Serena était étudiante en photographie quand elle a été cyberharcelée. Quand je lui ai demandé les conséquences à long terme de ces évènements, elle m’a expliqué que son rapport à la photographie avait changé, que son sentiment de légitimité face à sa pratique personnelle était encore fragile. Parce qu’il me paraît important de vous dire que le regard que je pose sur toutes ces histoires est empreint de mon vécu, et qu’il me semblait aussi primordial de laisser la possibilité à Serena de renouer avec la photographie, je lui ai passé une commande : faire mon portrait.

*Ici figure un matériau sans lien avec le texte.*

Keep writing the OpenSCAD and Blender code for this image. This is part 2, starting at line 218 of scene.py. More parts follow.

Lorsqu’elle est venue chez moi pour que je la prenne en photo, je n’avais pas eu le temps d’aller chez le coiffeur. Je lui ai dit « C’est amusant, comme j’ai les cheveux longs je me fais une demi-queue. J’ai l’impression d’être une petite fille modèle ! » Quand j’ai tendu mon appareil photo à Serena, elle a eu l’idée de photographier cette coiffure qui me replongeait soudainement dans mon enfance et mon histoire.

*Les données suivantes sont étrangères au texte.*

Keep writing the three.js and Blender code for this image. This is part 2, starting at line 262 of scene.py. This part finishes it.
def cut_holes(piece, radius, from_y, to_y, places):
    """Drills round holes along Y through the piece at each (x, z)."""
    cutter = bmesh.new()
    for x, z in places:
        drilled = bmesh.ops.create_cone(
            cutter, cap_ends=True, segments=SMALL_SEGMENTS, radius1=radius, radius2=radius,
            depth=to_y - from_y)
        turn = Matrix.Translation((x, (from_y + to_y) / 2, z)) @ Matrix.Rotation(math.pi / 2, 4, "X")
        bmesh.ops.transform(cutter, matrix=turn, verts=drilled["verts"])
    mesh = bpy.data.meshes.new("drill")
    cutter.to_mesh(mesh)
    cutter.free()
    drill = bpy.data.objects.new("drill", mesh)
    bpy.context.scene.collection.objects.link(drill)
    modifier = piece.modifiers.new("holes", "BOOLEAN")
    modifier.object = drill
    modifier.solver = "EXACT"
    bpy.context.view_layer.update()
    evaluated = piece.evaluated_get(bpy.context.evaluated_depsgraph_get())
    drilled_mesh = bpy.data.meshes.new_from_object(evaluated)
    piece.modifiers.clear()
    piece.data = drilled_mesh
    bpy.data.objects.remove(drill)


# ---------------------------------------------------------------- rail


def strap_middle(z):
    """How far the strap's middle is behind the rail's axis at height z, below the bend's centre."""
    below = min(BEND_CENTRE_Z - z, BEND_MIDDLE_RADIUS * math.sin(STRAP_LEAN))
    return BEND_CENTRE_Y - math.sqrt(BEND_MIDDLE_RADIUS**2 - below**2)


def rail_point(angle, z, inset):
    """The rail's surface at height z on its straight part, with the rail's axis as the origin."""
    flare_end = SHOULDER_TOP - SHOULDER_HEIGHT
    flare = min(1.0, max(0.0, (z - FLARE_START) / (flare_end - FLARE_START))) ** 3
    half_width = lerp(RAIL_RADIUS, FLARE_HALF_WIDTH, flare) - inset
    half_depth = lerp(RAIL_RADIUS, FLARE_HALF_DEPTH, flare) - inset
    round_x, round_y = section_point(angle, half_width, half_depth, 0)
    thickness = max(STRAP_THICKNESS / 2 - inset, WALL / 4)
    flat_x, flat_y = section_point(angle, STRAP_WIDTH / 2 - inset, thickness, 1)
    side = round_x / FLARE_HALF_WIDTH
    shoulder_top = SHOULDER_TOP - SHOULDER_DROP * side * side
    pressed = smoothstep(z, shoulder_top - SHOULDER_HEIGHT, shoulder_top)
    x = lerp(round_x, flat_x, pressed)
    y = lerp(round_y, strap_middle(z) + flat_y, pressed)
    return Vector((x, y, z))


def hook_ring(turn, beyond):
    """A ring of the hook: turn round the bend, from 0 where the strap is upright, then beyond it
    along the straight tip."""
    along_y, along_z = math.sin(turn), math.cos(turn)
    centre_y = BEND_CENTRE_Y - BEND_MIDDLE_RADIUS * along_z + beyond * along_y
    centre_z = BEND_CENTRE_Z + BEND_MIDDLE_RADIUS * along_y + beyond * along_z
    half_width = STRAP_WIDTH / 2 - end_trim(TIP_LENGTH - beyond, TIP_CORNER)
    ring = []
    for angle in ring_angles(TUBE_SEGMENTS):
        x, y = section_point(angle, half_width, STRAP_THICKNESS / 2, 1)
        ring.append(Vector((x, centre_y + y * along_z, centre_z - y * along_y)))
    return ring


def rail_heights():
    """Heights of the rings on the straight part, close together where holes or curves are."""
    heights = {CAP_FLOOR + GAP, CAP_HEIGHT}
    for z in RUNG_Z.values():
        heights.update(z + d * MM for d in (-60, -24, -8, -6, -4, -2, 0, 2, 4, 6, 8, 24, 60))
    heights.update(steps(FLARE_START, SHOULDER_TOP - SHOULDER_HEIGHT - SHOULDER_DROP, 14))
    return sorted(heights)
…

  • Face : Six ensembles texte / image

Ça fait toujours un peu bizarre. Je ne suis jamais vraiment revenu devant le collège. Je n’aime pas trop. Là, il n’y a pas grand monde donc ça va. J’ai l’impression d’être plus jeune en fait. Un retour à l’adolescence. J’ai souvent du mal à me sentir adulte quand je reviens dans cette ville.

En fait, il y a beaucoup de sensations qui se mélangent. Un peu de peur. Mais d’un autre côté, c’est une victoire. Parce que je reviens en me disant que j’ai évolué. Face à ce collège, je me sens plutôt victorieux. Tout le monde s’est moqué de moi, mais finalement je suis là, à faire des projets exceptionnels. C’est vraiment beaucoup d’émotions qui passent. C’est un ascenseur émotionnel incroyable. Ce qui est important dans cette histoire c’est la note de fin. Et ma note de fin elle est positive.

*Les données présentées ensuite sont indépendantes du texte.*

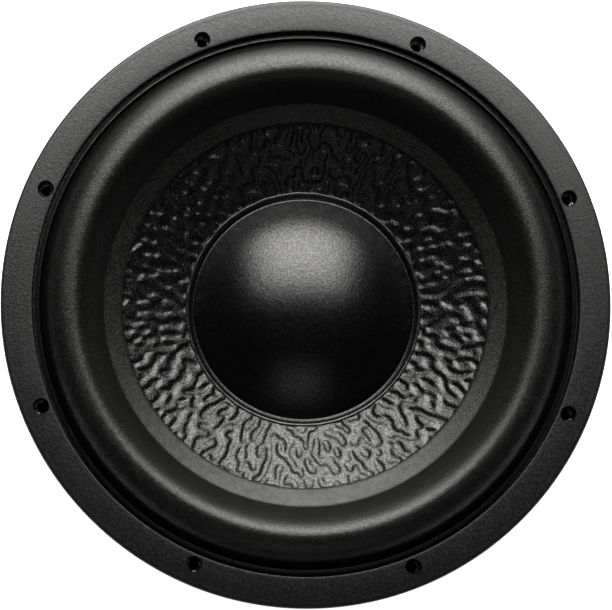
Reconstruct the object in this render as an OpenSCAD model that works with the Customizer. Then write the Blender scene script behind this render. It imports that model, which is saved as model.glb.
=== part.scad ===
// Twelve-inch car subwoofer driver. Units are millimetres.
// The origin is the centre of the mounting plane, which is the back face of the flange.
// +Z runs along the driver's axis, out of the cone, so the driver stands on its magnet.

/* [Mounting flange] */
// Outer diameter of the basket's flange
flange_d = 315; // [312:1:316]
// Thickness of the flange
flange_t = 6; // [5:0.5:7]
// Diameter of the basket just behind the flange, which drops into the baffle's cut-out
cutout_d = 281; // [279:1:283]
// Diameter of the bolt circle
bolt_circle_d = 296; // [294:0.5:298]
// Number of bolt holes
bolt_count = 8; // [4:4:8]
// Diameter of a bolt hole in the flange
bolt_hole_d = 6.5; // [5:0.5:7]

/* [Gasket] */
// Outer diameter of the gasket
gasket_d = 318; // [317:1:320]
// Inner diameter of the gasket
gasket_inner_d = 285.4; // [284:0.2:287]
// Height of the gasket above the flange
gasket_h = 12; // [9:0.5:14]
// Diameter of the clearance holes in the gasket
gasket_hole_d = 7.6; // [7.2:0.2:8.4]

/* [Surround] */
// Inner diameter of the roll, where the lip on the cone starts
roll_inner_d = 212.8; // [208:0.4:216]
// Outer diameter of the roll
roll_outer_d = 277.2; // [274:0.4:279]
// Height of the roll above the outer flange of the surround
roll_h = 17.5; // [14:0.5:20]
// Thickness of the foam in the roll
foam_t = 3; // [2:0.25:3.5]
// Inner diameter of the lip that is glued to the cone
lip_inner_d = 192.8; // [188:0.4:198]

/* [Cone and dust cap] */
// Slope of the cone against the mounting plane, in degrees
cone_slope = 32; // [28:1:34]
// Thickness of the cone's paper
paper_t = 1.8; // [1.2:0.2:2.4]
// Diameter of the dust cap's dome
cap_d = 117.6; // [110:0.4:122]
// Rise of the dust cap's dome above its edge
cap_rise = 21; // [15:1:26]
// Thickness of the dust cap
cap_t = 1.4; // [1:0.2:2]

/* [Voice coil] */
// Inner diameter of the former, a three-inch coil
coil_d = 76.2; // [76:0.1:76.6]
// Length of the winding
winding_len = 50; // [40:1:52]
// Radial build of one of the two windings
winding_t = 1.2; // [0.8:0.1:1.3]

/* [Spider] */
// Outer diameter of the spider
spider_d = 198; // [192:1:200]
// Number of corrugations
spider_waves = 5; // [3:1:7]
// Half the height of a corrugation
spider_wave_h = 3.2; // [2:0.2:4]

/* [Motor] */
// Diameter of the ferrite rings
magnet_d = 184; // [170:2:188]
// Thickness of one ferrite ring
magnet_t = 25; // [20:1:26]
// Diameter of the top plate
top_plate_d = 172; // [160:2:180]
// Thickness of the steel plates
plate_t = 12; // [10:1:14]
// Diameter of the vent through the pole
vent_d = 28; // [20:1:30]

/* [Basket] */
// Width of a spoke's outer face
spoke_w = 22; // [16:1:26]
// Thickness of a spoke's web
spoke_web_t = 7; // [5:1:10]

/* [Terminals] */
// Distance between the two posts of a terminal
post_gap = 18; // [17:1:20]
// Travel of a push button
button_travel = 4; // [3:0.5:4]
// Diameter of a tinsel lead
lead_d = 2.4; // [2:0.2:2.8]

/* [Hidden] */
$fn = 96;

// Six windows, so that one faces each terminal; a screw stands between every two spokes.
spoke_count = 6;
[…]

J’avoue que j’ai un peu la boule au ventre, le plexus serré. Je n’arrive absolument pas à me concentrer sur le moment présent, ni sur ce qu’on est en train de faire. J’ai mes pensées qui partent dans tous les sens. En fait, je crois que ça m’angoisse. Pourtant j’y suis retournée depuis. Et en même temps, je garde aussi des souvenirs pas si désagréables, car ça a aussi été une période de fête et je me suis fait plein de potes. Mais quand même en ce moment, dans mon corps, il y a une angoisse qui me prend de la gorge jusqu’au ventre. Ça montre bien que je n’en ai pas fini. Je le savais, mais c’est toujours bien là.

  • Leurs histoires : Trente ensembles texte / image

Pendant le premier confinement, je suis rentrée chez mes parents. C’est là que tout est remonté. Je faisais des crises d’angoisse en m’endormant. Je ne l’ai pas caché car j’avais besoin d’une présence. Par exemple, je me suis remise à dormir la porte ouverte et je me chantais une comptine, c’était le seul moyen de m’endormir.

La question, est-ce que je suis vraiment homosexuel, s’est plutôt transformée en, est-ce que j’ai envie de rentrer dans une étiquette ou pas. Et c’est là où j’ai commencé à prendre cette liberté, à dire : « Je suis Gilles ! ». Avant que l’on me dise est-ce que tu es gay : « Je suis Gilles ! » C’est tout, point à la ligne. On a beau demander, parfois les gens ne comprennent pas. « Je suis Gilles, c’est tout ! ». Et c’est toujours ma posture aujourd’hui.

Je suis émue parce que je me dis que j’ai réussi à me faire prendre en photo. C’est positif. Au départ, je ne voulais pas, mais je me suis dit autant tenter, autant faire quelque chose de fort. Déjà, réussir à soulever mon t-shirt devant quelqu’un que je ne connais pas, ça n’est pas simple.

À partir du moment où je découvre cette conversation, je fais une crise d’angoisse monumentale, je n’en avais jamais fait de ma vie. Je ne sais pas ce qui m’arrive. Je lis tout d’un trait et là je me dis, mais quel cauchemar. Je découvre un groupe de discussion qu’ils ont appelé La pute et après c’est une déferlante de messages. Depuis trois mois ils commentent mes faits et gestes, ils m’insultent, se servent de confidences intimes que je leur fais. Je crois être amie avec des gens qui en fait me manipulent. Pour moi, c’est la trahison ultime. J’ai fait une énorme crise d’angoisse, j’ai attrapé ma couette, je me suis balancée en pleurant pendant des heures, je n’arrivais plus à respirer. Je n’ai pas pu aller à l’école pendant une semaine. Je suis restée dans cette classe pendant un an et demi de plus, ils n’ont pas arrêté. J’ai gardé le silence.

C’est un moment où toute la rage sort, ça fait mal, mais on prend sur soi, on y va parce qu’on a envie de vider le truc. C’est aussi un appel au secours, une façon de dire « je ne tiens plus ». Mais avant tout, j’avais envie de vider quelque chose que je n’arrivais pas à vider autrement. J’avais envie de me faire mal, j’en avais marre.